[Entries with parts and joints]
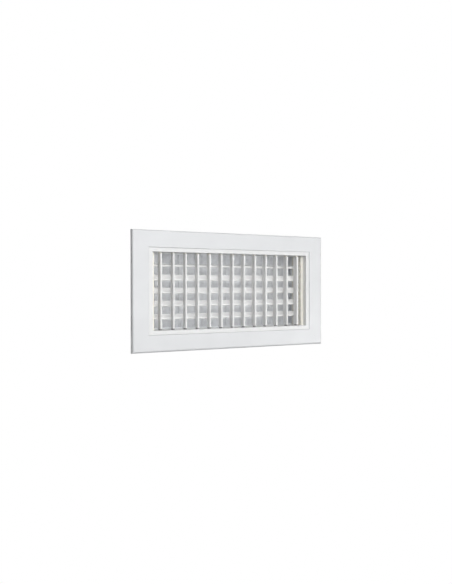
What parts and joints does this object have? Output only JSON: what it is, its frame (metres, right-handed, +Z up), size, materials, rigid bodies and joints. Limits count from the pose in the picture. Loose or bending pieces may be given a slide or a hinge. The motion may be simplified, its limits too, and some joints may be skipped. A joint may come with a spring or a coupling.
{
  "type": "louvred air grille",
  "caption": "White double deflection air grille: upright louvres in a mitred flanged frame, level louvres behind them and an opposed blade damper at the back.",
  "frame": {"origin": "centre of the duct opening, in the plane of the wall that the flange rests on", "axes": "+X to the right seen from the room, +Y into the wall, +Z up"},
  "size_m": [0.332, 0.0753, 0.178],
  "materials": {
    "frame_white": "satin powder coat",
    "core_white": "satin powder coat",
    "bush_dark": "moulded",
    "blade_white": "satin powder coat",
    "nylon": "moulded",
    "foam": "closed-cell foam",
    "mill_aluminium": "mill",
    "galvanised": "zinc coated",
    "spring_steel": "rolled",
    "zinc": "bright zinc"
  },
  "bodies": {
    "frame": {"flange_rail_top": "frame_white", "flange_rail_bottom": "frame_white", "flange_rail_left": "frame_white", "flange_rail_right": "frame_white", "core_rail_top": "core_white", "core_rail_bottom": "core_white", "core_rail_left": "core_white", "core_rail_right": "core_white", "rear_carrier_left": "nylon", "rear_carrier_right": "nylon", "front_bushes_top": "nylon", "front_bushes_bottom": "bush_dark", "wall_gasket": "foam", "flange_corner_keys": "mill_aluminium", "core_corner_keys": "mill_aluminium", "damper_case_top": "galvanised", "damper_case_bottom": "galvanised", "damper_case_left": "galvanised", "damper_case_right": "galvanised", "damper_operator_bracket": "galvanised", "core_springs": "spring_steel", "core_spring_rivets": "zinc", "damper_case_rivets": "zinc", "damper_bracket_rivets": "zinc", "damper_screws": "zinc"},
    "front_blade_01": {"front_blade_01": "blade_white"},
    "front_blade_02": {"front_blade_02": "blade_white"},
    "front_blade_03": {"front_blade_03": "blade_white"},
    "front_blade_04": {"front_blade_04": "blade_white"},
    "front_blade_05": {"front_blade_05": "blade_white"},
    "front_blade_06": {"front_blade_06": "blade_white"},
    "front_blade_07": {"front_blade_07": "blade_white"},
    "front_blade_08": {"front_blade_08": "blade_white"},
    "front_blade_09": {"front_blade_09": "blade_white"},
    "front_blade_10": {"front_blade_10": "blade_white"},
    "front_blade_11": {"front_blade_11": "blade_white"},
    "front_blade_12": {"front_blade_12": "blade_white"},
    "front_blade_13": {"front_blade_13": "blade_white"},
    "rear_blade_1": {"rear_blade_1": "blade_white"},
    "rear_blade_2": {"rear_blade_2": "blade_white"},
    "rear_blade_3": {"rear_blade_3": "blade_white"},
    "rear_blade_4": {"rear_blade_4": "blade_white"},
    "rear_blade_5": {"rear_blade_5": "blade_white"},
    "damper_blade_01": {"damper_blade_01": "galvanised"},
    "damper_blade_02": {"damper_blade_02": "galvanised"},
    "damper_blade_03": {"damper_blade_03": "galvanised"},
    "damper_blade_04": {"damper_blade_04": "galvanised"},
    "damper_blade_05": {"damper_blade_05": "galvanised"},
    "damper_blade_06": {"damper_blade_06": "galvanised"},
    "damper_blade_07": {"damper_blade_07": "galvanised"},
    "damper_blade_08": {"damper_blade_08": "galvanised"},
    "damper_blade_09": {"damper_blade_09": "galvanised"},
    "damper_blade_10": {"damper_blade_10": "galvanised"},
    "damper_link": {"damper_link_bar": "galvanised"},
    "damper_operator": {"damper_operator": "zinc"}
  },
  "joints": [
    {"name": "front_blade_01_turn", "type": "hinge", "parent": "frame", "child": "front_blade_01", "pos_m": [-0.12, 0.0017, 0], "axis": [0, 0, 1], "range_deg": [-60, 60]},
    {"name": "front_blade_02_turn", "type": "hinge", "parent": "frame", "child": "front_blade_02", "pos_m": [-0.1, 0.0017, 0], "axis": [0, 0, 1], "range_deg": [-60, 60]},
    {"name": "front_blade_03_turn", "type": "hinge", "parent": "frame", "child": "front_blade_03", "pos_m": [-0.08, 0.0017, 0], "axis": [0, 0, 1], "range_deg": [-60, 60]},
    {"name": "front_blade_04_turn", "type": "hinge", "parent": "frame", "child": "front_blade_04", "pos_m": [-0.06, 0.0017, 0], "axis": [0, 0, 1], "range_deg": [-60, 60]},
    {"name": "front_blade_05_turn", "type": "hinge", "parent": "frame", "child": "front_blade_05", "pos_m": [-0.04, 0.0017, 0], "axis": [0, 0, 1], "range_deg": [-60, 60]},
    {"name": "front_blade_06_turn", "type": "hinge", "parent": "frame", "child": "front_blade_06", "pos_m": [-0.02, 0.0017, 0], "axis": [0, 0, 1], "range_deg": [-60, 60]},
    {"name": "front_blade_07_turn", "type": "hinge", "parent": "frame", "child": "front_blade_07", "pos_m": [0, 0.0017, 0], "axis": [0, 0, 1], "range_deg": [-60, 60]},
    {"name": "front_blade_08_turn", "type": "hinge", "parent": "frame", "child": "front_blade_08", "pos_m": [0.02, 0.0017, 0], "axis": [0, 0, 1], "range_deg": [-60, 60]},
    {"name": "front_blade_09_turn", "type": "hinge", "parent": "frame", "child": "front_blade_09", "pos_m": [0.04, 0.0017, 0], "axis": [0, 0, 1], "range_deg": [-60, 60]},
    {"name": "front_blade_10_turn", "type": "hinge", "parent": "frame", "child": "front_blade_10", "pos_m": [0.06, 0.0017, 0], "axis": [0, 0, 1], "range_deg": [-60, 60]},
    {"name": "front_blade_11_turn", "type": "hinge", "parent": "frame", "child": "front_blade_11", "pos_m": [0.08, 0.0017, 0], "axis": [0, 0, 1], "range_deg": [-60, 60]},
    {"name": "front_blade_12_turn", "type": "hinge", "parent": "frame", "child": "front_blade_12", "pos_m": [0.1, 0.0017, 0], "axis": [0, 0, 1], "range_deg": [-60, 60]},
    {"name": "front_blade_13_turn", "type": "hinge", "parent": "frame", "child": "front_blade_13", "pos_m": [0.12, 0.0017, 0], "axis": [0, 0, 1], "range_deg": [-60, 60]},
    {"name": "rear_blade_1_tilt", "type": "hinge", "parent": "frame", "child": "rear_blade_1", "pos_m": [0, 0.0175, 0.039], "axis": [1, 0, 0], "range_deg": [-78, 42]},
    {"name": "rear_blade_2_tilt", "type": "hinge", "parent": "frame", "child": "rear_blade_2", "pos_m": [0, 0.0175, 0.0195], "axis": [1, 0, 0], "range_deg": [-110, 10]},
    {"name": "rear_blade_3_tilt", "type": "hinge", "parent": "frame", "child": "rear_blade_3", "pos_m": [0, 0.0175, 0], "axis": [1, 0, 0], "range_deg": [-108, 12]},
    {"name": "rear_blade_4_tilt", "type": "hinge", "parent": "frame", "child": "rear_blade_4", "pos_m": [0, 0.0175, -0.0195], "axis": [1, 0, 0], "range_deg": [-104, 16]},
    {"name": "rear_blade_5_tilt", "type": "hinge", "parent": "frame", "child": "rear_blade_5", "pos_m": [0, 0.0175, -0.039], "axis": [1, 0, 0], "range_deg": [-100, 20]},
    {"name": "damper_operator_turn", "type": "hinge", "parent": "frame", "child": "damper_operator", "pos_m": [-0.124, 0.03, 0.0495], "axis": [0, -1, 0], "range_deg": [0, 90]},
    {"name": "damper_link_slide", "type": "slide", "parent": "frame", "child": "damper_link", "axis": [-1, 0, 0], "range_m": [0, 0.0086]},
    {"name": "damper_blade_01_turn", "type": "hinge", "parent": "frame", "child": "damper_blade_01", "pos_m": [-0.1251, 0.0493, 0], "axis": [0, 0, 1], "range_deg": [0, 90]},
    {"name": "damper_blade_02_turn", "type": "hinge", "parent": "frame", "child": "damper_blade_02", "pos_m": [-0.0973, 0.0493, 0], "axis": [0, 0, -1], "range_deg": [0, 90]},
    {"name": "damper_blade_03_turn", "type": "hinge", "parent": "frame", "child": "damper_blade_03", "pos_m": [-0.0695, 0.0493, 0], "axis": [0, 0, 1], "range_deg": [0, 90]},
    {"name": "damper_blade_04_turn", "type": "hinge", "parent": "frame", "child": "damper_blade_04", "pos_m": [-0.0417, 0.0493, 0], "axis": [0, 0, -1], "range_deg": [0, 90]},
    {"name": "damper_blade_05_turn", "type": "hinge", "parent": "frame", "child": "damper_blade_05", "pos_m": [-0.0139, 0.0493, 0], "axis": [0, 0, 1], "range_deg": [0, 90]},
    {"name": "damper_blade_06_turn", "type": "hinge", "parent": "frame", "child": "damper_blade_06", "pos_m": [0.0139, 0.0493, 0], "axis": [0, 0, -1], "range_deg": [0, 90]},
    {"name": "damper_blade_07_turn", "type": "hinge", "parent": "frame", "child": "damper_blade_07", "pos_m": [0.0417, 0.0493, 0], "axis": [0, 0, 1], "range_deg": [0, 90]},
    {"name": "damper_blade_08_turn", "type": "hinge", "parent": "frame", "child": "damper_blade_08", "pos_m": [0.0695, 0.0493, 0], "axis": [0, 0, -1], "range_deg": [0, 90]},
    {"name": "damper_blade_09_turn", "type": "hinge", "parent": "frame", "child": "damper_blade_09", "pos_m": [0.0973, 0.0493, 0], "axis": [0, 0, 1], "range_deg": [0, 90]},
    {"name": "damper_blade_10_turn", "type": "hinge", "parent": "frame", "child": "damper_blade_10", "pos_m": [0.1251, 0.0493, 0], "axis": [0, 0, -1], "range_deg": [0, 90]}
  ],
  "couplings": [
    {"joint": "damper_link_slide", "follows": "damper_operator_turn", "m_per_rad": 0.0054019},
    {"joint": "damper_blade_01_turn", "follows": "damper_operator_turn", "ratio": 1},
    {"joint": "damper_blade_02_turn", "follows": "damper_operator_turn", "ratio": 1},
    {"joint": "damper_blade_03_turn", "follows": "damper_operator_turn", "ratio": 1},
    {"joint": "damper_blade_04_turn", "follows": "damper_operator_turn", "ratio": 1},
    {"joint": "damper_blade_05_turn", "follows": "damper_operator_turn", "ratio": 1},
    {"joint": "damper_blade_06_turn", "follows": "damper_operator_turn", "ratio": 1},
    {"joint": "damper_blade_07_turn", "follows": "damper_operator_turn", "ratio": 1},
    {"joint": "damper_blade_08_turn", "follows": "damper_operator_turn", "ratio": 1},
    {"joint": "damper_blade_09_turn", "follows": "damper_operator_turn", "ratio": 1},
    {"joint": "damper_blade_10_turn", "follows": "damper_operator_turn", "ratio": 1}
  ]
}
* * *
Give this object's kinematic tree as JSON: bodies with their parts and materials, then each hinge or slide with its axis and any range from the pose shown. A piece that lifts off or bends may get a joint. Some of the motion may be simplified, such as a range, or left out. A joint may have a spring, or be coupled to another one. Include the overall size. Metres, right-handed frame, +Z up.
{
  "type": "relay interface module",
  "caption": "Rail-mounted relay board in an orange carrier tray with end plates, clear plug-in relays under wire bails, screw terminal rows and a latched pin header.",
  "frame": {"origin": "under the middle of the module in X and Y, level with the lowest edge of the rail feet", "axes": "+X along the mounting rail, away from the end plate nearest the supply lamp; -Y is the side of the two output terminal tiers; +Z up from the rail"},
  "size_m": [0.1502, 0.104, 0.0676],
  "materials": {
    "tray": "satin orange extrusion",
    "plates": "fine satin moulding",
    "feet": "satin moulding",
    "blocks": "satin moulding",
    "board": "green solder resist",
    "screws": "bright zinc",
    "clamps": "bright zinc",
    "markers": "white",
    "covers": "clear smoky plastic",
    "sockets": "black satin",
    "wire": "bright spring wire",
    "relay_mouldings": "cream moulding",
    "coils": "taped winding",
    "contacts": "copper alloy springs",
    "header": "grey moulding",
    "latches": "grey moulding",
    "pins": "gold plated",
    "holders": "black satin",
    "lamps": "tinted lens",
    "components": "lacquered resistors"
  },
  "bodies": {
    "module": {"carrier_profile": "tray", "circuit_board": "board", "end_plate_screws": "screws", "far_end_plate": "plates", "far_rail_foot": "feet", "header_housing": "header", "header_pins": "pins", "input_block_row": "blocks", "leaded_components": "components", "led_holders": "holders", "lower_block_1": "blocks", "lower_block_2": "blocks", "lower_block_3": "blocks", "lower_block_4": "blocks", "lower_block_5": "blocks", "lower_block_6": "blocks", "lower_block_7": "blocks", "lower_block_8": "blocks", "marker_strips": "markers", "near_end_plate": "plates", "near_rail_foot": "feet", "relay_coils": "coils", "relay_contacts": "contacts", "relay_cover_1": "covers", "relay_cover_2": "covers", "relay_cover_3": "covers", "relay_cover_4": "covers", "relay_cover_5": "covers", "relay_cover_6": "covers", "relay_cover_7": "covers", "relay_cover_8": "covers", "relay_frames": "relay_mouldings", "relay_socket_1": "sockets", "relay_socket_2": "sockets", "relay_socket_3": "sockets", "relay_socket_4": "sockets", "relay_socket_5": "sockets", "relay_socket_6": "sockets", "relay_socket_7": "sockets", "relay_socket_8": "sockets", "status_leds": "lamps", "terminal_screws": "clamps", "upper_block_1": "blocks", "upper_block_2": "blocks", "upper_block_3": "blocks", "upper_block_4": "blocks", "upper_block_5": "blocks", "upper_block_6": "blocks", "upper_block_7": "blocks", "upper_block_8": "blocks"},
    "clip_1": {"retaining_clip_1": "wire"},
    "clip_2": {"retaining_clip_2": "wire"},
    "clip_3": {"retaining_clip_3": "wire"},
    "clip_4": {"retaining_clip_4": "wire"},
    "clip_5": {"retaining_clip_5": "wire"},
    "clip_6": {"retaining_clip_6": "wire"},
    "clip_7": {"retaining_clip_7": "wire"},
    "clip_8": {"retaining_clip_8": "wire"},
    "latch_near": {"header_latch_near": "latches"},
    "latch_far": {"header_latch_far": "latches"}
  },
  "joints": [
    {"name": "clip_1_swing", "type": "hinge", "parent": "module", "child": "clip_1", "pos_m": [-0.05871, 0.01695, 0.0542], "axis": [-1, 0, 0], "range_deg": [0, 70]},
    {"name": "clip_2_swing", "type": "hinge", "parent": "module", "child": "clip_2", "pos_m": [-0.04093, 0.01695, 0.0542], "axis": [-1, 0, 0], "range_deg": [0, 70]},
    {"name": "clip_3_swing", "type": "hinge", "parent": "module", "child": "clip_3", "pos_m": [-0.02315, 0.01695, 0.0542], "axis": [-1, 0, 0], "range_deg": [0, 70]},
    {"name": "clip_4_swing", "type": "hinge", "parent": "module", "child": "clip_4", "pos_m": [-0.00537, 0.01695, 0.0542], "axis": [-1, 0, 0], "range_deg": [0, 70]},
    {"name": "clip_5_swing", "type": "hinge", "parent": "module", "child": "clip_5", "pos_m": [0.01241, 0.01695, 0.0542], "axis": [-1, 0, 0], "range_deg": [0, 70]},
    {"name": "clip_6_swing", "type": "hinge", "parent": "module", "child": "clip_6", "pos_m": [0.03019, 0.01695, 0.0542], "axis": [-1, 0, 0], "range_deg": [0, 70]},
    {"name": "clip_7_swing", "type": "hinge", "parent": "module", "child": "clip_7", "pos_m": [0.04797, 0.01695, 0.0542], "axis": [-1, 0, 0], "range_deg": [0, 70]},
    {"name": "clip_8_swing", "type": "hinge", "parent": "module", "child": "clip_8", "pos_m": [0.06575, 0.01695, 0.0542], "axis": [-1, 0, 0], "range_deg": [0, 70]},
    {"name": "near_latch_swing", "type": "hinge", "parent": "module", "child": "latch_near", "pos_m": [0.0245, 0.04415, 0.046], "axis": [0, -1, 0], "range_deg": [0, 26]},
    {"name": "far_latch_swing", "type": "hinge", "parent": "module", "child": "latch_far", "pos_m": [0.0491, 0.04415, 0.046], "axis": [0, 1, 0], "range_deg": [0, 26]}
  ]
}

→ Exercise directions:
Look through the lines above and collect those with the word "handed".

→ Task solution:
What parts and joints does this object have? Output only JSON: what it is, its frame (metres, right-handed, +Z up), size, materials, rigid bodies and joints. Limits count from the pose in the picture. Loose or bending pieces may be given a slide or a hinge. The motion may be simplified, its limits too, and some joints may be skipped. A joint may come with a spring or a coupling.
Give this object's kinematic tree as JSON: bodies with their parts and materials, then each hinge or slide with its axis and any range from the pose shown. A piece that lifts off or bends may get a joint. Some of the motion may be simplified, such as a range, or left out. A joint may have a spring, or be coupled to another one. Include the overall size. Metres, right-handed frame, +Z up.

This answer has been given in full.